[BEGIN]
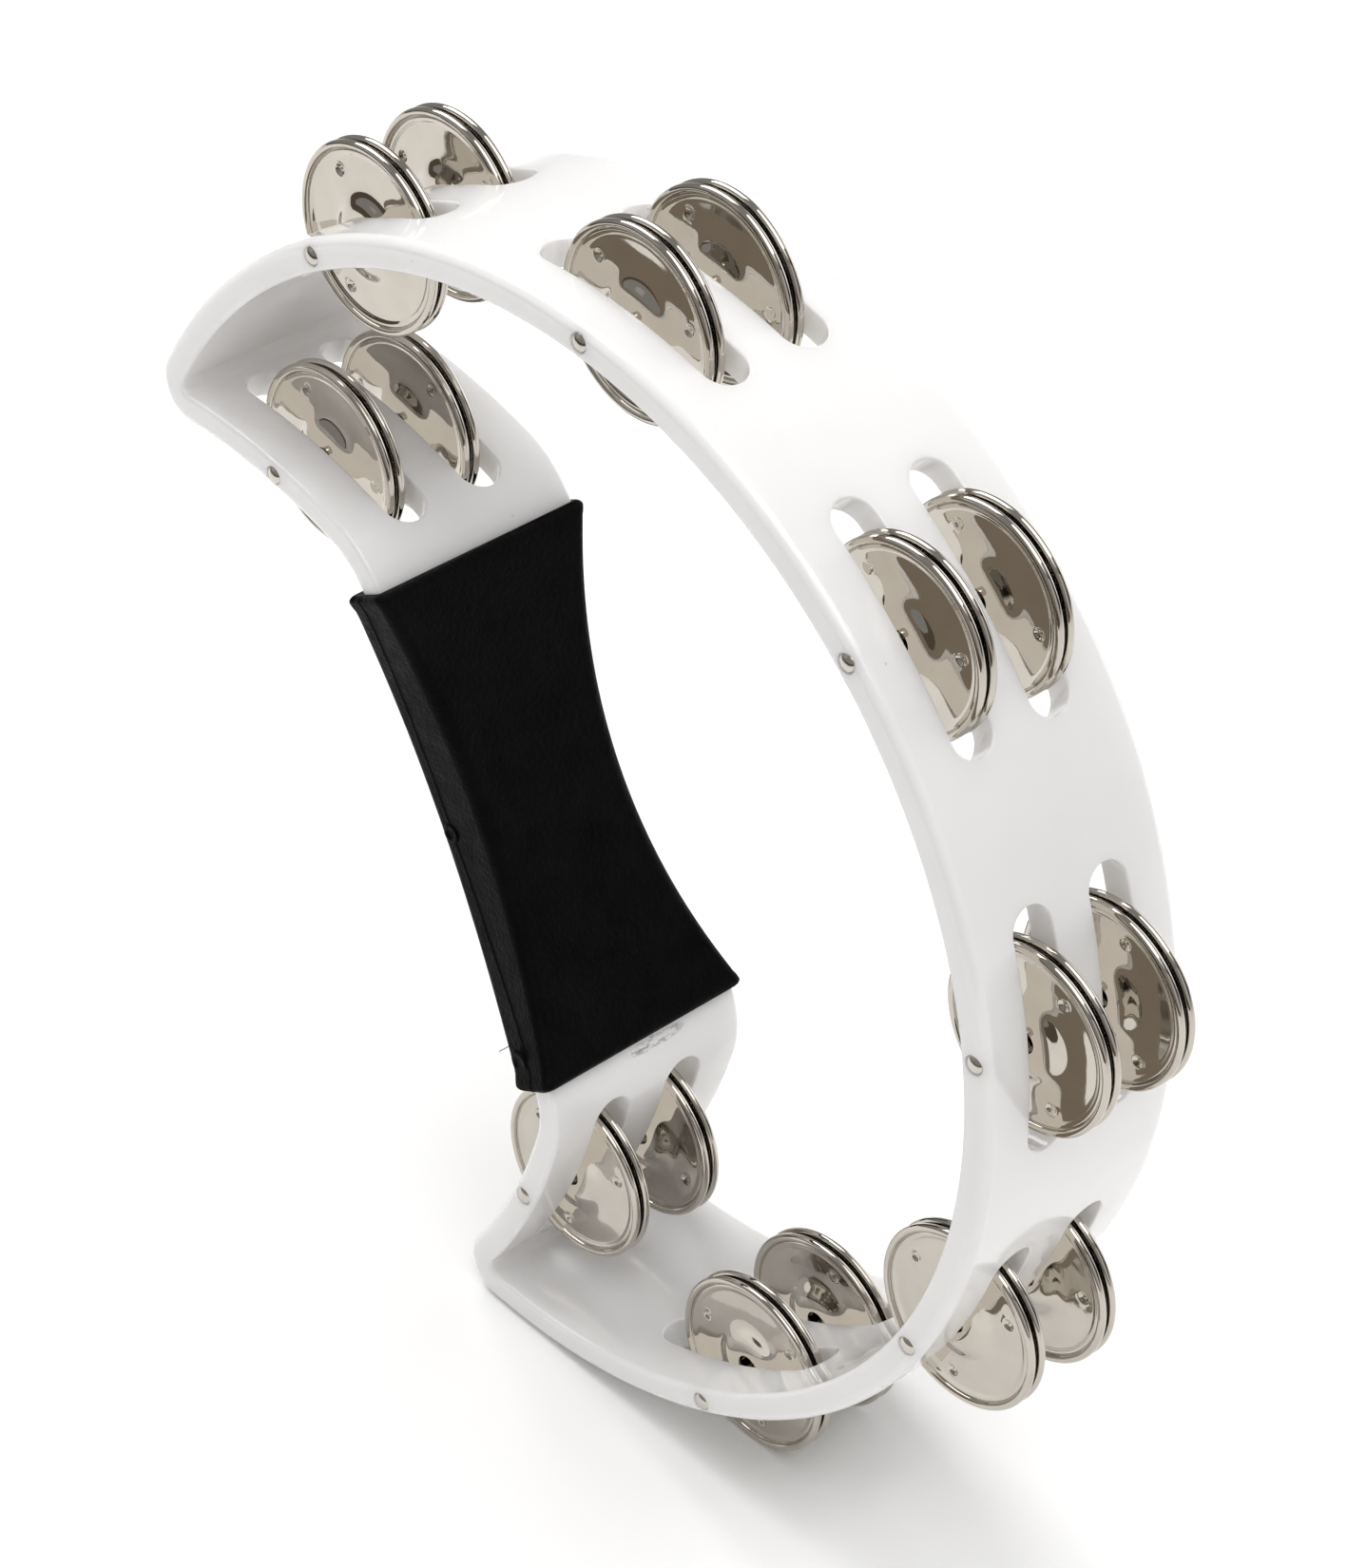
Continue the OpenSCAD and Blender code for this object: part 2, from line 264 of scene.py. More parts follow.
def triangles(points, loops, inside):
    """Delaunay triangles of 2-D points, held to closed loops; inside(centres) says which are in a hole."""
    edges = []
    for first, count in loops:
        edges += [(first + i, first + (i + 1) % count) for i in range(count)]
    out = delaunay_2d_cdt([Vector((float(a), float(b))) for a, b in points], edges, [], 0, 1e-5)
    xy = np.array([(v.x, v.y) for v in out[0]])
    tris = np.array([f for f in out[2] if len(f) == 3])
    centres = xy[tris].mean(1)
    e1, e2 = xy[tris[:, 1]] - xy[tris[:, 0]], xy[tris[:, 2]] - xy[tris[:, 0]]
    area = e1[:, 0] * e2[:, 1] - e1[:, 1] * e2[:, 0]
    tris = np.where((area < 0)[:, None], tris[:, ::-1], tris)
    keep = ~inside(centres) & (np.abs(area) > 1e-6)
    return xy, tris[keep]


def stadium(n_arc=18, n_side=17):
    """Points (y, z) and outward normals of a slot's outline."""
    e, r = (SLOT_LEN - SLOT_W) / 2, SLOT_W / 2
    pts, nrm = [], []
    for side in (-1, 1):
        for i in range(n_side):
            pts.append((side * (e - 2 * e * i / n_side), side * r))
            nrm.append((0, side))
        for i in range(n_arc):
            t = side * pi / 2 + pi * i / n_arc
            pts.append((-side * e + r * cos(t), r * sin(t)))
            nrm.append((cos(t), sin(t)))
    return np.array(pts), np.array(nrm)


SLOT_PTS, SLOT_NRM = stadium()
SLOT_ROWS = (-ROW_PITCH / 2, ROW_PITCH / 2)


class Place:
    """A jingle place: its frame of reference, and the top rows of its slots' walls."""

    def __init__(self, p):
        self.s0 = s_of_place(p)
        pos, nrm = on_line(self.s0, 0)
        self.q, self.out = pos[0], nrm[0]
        self.along = np.array([-self.out[1], self.out[0]])
        # on each face of the band: arc lengths, and how far along the slot they are
        self.table = {}
        for x in (-W, W):
            s = self.s0 + np.linspace(-REACH, REACH, 1361)
            pts, _ = on_line(s, x)
            self.table[x] = (s, (pts - self.q) @ self.along)
        # by face and row: points and normals where a wall meets its rounded edge
        self.walls = {}

    def s_at(self, y, x):
        s, ys = self.table[x]
        return np.interp(y, ys, s)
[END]
SET EXERCISE: Set down verbatim only the lines between the start of the data above and the line with "return xy, tris[keep]", both boundaries included.

FINAL RESULT:
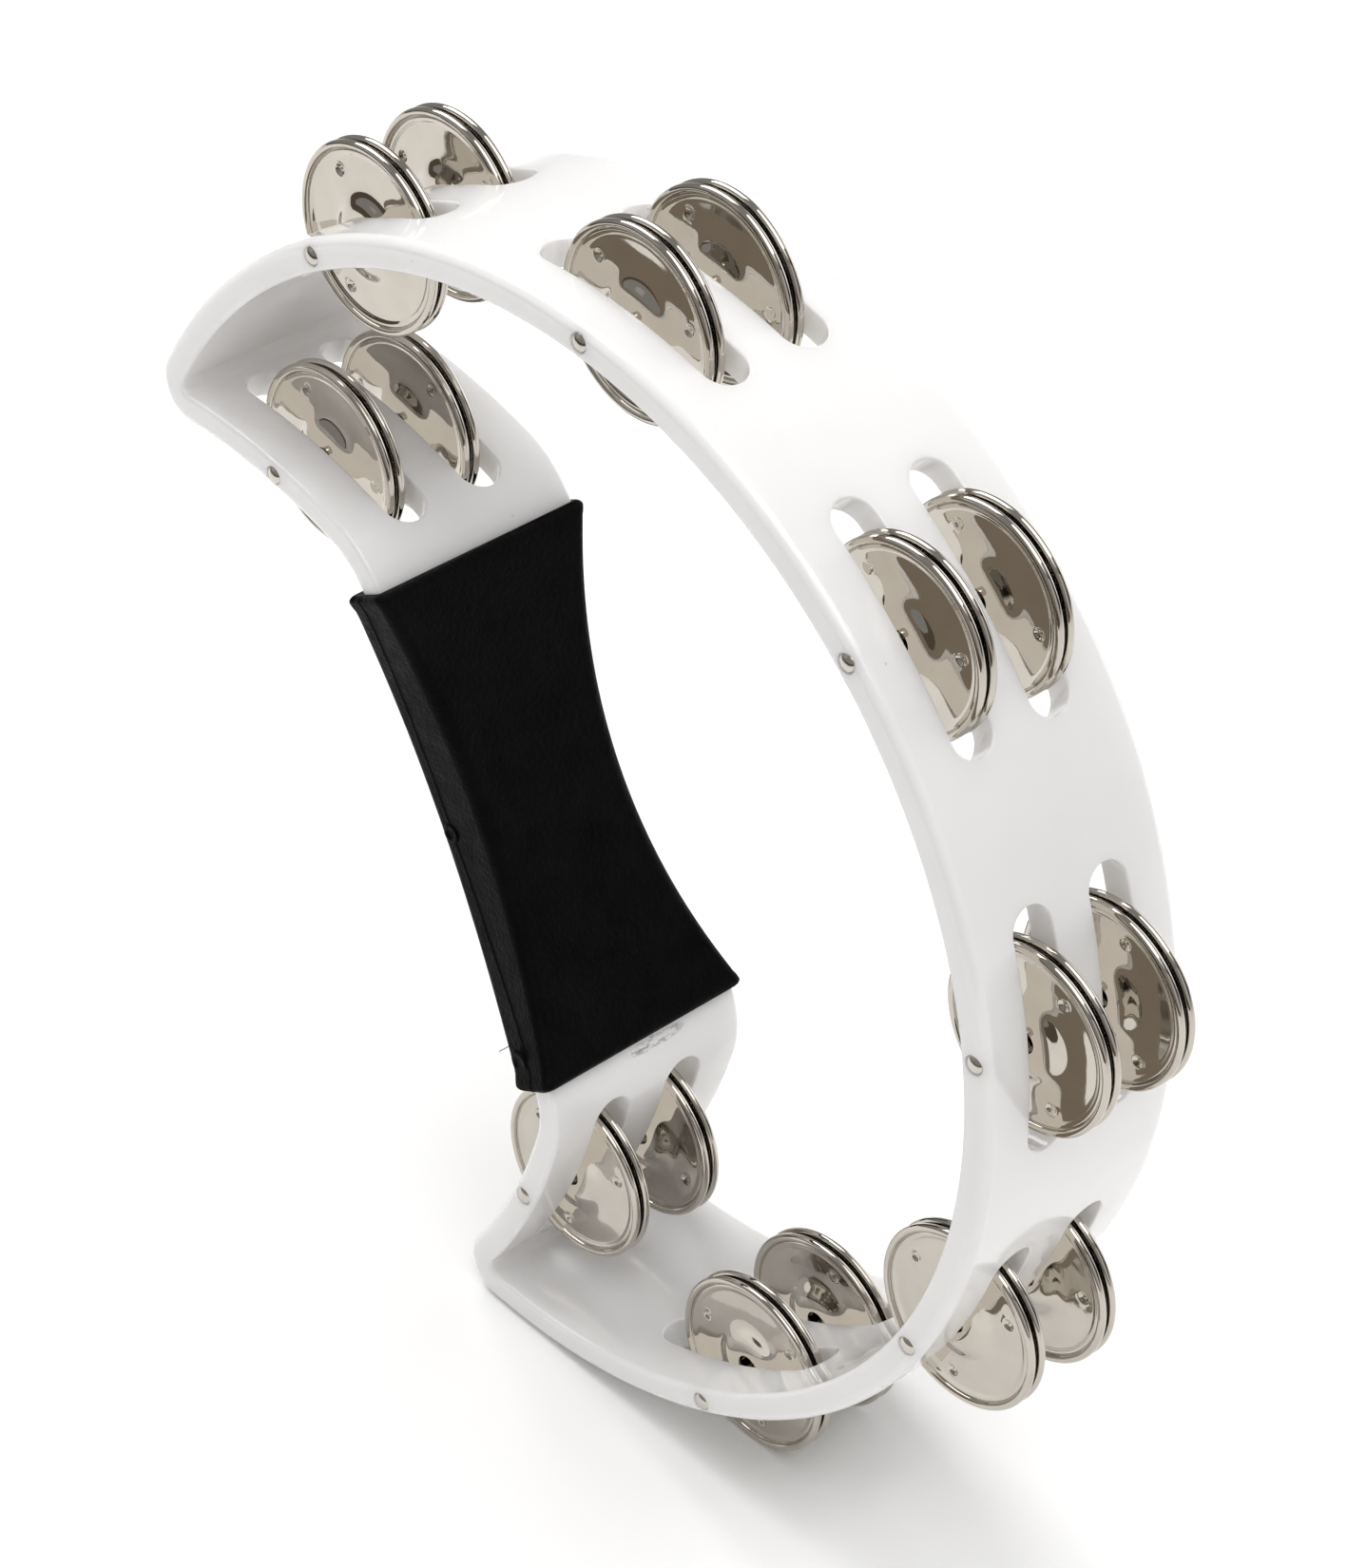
Continue the OpenSCAD and Blender code for this object: part 2, from line 264 of scene.py. More parts follow.
def triangles(points, loops, inside):
    """Delaunay triangles of 2-D points, held to closed loops; inside(centres) says which are in a hole."""
    edges = []
    for first, count in loops:
        edges += [(first + i, first + (i + 1) % count) for i in range(count)]
    out = delaunay_2d_cdt([Vector((float(a), float(b))) for a, b in points], edges, [], 0, 1e-5)
    xy = np.array([(v.x, v.y) for v in out[0]])
    tris = np.array([f for f in out[2] if len(f) == 3])
    centres = xy[tris].mean(1)
    e1, e2 = xy[tris[:, 1]] - xy[tris[:, 0]], xy[tris[:, 2]] - xy[tris[:, 0]]
    area = e1[:, 0] * e2[:, 1] - e1[:, 1] * e2[:, 0]
    tris = np.where((area < 0)[:, None], tris[:, ::-1], tris)
    keep = ~inside(centres) & (np.abs(area) > 1e-6)
    return xy, tris[keep]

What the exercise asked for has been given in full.